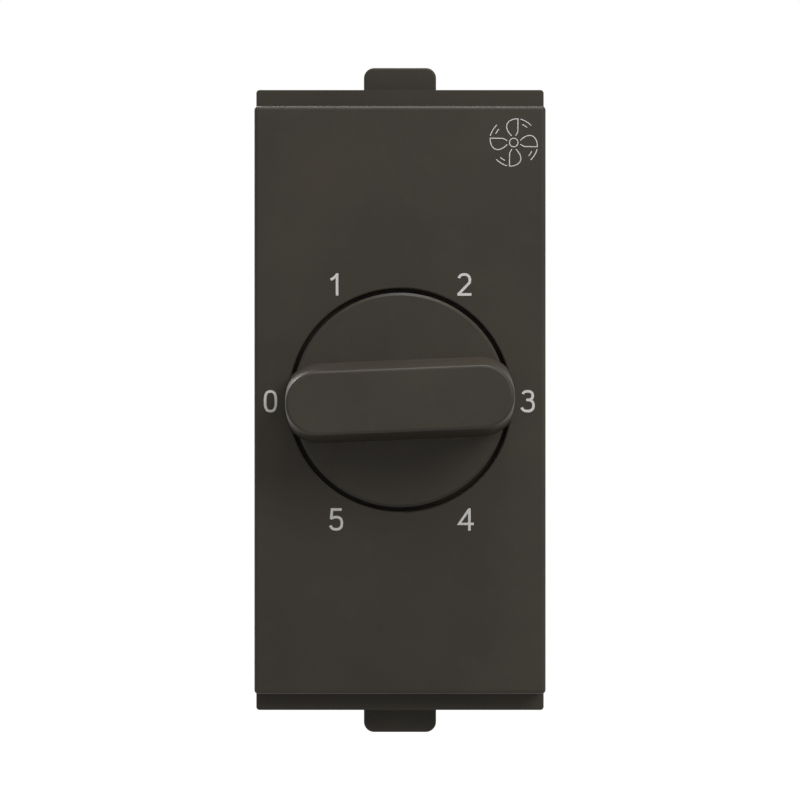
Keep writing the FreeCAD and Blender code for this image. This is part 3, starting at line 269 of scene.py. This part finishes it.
def glass_board():
    """Green solder mask over a woven laminate, which shows pale on the cut edges."""
    paint = Paint("glass_board", (0.03, 0.14, 0.06), 0.3)
    weave = paint.add("ShaderNodeTexWave", bands_direction="X")
    paint.feed(weave.inputs["Vector"], paint.place)
    weave.inputs["Scale"].default_value = WEAVE
    cross = paint.add("ShaderNodeTexWave", bands_direction="Z")
    paint.feed(cross.inputs["Vector"], paint.place)
    cross.inputs["Scale"].default_value = WEAVE
    cloth = paint.math("MULTIPLY", weave.outputs["Fac"], cross.outputs["Fac"])
    cloud = paint.noise(3 * MM, 3)
    mask = paint.mix(paint.span(cloud, 0.3, 0.7), (0.022, 0.11, 0.045, 1), (0.04, 0.17, 0.075, 1))
    mask = paint.mix(paint.math("MULTIPLY", cloth, 0.35), mask, (0.06, 0.22, 0.1, 1))
    face = paint.add("ShaderNodeSeparateXYZ")
    paint.feed(face.inputs[0], paint.add("ShaderNodeTexCoord").outputs["Normal"])
    flat = paint.span(paint.math("ABSOLUTE", face.outputs["Y"]), 0.45, 0.55)
    layers = paint.noise(0.5 * MM, 4, paint.stretched((1, 6, 1)))
    edge = paint.mix(paint.span(layers, 0.3, 0.7), (0.42, 0.38, 0.22, 1), (0.6, 0.56, 0.38, 1))
    paint.bump(cloth, 0.006 * MM)
    return paint.finish(paint.mix(flat, edge, mask), paint.span(flat, 0, 1, 0.65, 0.28))


def metal(name, color, roughness, stretch, stain, mottle=0.25):
    """Rolled, stamped or plated metal: drawn lines, tarnish patches, bright rubbed edges and painted
    shade in slots and corners.
    """
    paint = Paint(name, color, roughness, metallic=1.0)
    lines = paint.noise(0.35 * MM, 4, paint.stretched(stretch))
    patches = paint.noise(1.8 * MM, 4)
    worn = paint.edges(0.08 * MM)
    tone = paint.mix(paint.span(patches, 0.35, 0.7, 0, mottle), (*color, 1), (*stain, 1))
    bright = tuple(min(1.0, 1.2 * part + 0.03) for part in color)
    tone = paint.mix(paint.math("MULTIPLY", worn, 0.6), tone, (*bright, 1))
    # Painted shade: a dark copy of the stain colour laid deep in slots and corners by ambient occlusion
    painted_shade = tuple(0.3 * part for part in stain)
    tone = paint.mix(paint.math("MULTIPLY", paint.recess(0.5 * MM), 0.8), tone, (*painted_shade, 1))
    rough = paint.span(lines, 0.3, 0.7, roughness - 0.08, roughness + 0.1)
    rough = paint.math("ADD", rough, paint.span(patches, 0.4, 0.7, 0, 0.12))
    paint.bump(lines, 0.004 * MM)
    return paint.finish(tone, rough)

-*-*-

=== What the task requires ===
Print all the data exactly.

=== Answer to this problem ===
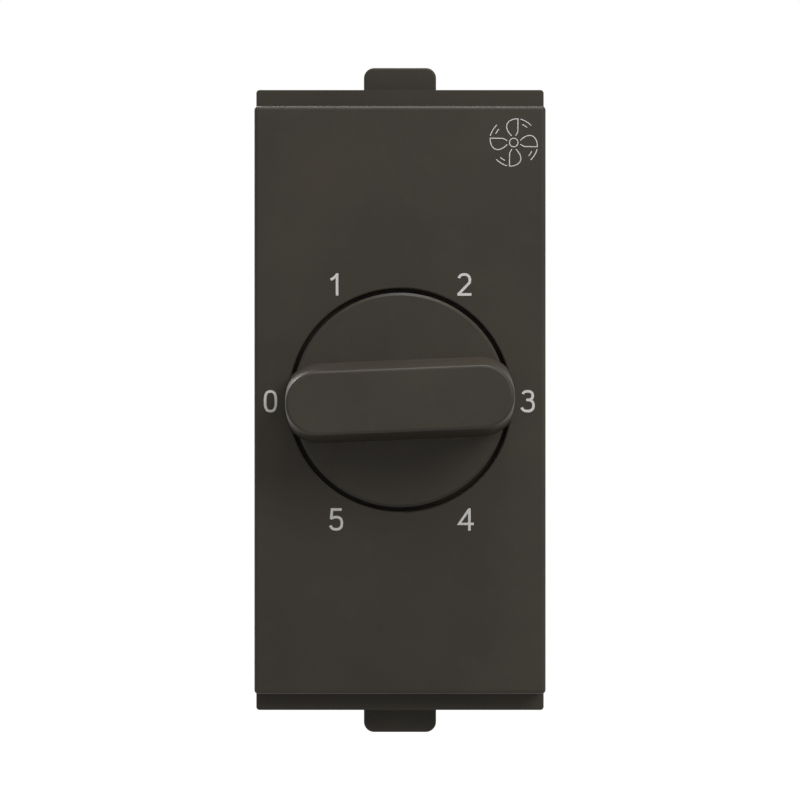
Keep writing the FreeCAD and Blender code for this image. This is part 3, starting at line 269 of scene.py. This part finishes it.
def glass_board():
    """Green solder mask over a woven laminate, which shows pale on the cut edges."""
    paint = Paint("glass_board", (0.03, 0.14, 0.06), 0.3)
    weave = paint.add("ShaderNodeTexWave", bands_direction="X")
    paint.feed(weave.inputs["Vector"], paint.place)
    weave.inputs["Scale"].default_value = WEAVE
    cross = paint.add("ShaderNodeTexWave", bands_direction="Z")
    paint.feed(cross.inputs["Vector"], paint.place)
    cross.inputs["Scale"].default_value = WEAVE
    cloth = paint.math("MULTIPLY", weave.outputs["Fac"], cross.outputs["Fac"])
    cloud = paint.noise(3 * MM, 3)
    mask = paint.mix(paint.span(cloud, 0.3, 0.7), (0.022, 0.11, 0.045, 1), (0.04, 0.17, 0.075, 1))
    mask = paint.mix(paint.math("MULTIPLY", cloth, 0.35), mask, (0.06, 0.22, 0.1, 1))
    face = paint.add("ShaderNodeSeparateXYZ")
    paint.feed(face.inputs[0], paint.add("ShaderNodeTexCoord").outputs["Normal"])
    flat = paint.span(paint.math("ABSOLUTE", face.outputs["Y"]), 0.45, 0.55)
    layers = paint.noise(0.5 * MM, 4, paint.stretched((1, 6, 1)))
    edge = paint.mix(paint.span(layers, 0.3, 0.7), (0.42, 0.38, 0.22, 1), (0.6, 0.56, 0.38, 1))
    paint.bump(cloth, 0.006 * MM)
    return paint.finish(paint.mix(flat, edge, mask), paint.span(flat, 0, 1, 0.65, 0.28))


def metal(name, color, roughness, stretch, stain, mottle=0.25):
    """Rolled, stamped or plated metal: drawn lines, tarnish patches, bright rubbed edges and painted
    shade in slots and corners.
    """
    paint = Paint(name, color, roughness, metallic=1.0)
    lines = paint.noise(0.35 * MM, 4, paint.stretched(stretch))
    patches = paint.noise(1.8 * MM, 4)
    worn = paint.edges(0.08 * MM)
    tone = paint.mix(paint.span(patches, 0.35, 0.7, 0, mottle), (*color, 1), (*stain, 1))
    bright = tuple(min(1.0, 1.2 * part + 0.03) for part in color)
    tone = paint.mix(paint.math("MULTIPLY", worn, 0.6), tone, (*bright, 1))
    # Painted shade: a dark copy of the stain colour laid deep in slots and corners by ambient occlusion
    painted_shade = tuple(0.3 * part for part in stain)
    tone = paint.mix(paint.math("MULTIPLY", paint.recess(0.5 * MM), 0.8), tone, (*painted_shade, 1))
    rough = paint.span(lines, 0.3, 0.7, roughness - 0.08, roughness + 0.1)
    rough = paint.math("ADD", rough, paint.span(patches, 0.4, 0.7, 0, 0.12))
    paint.bump(lines, 0.004 * MM)
    return paint.finish(tone, rough)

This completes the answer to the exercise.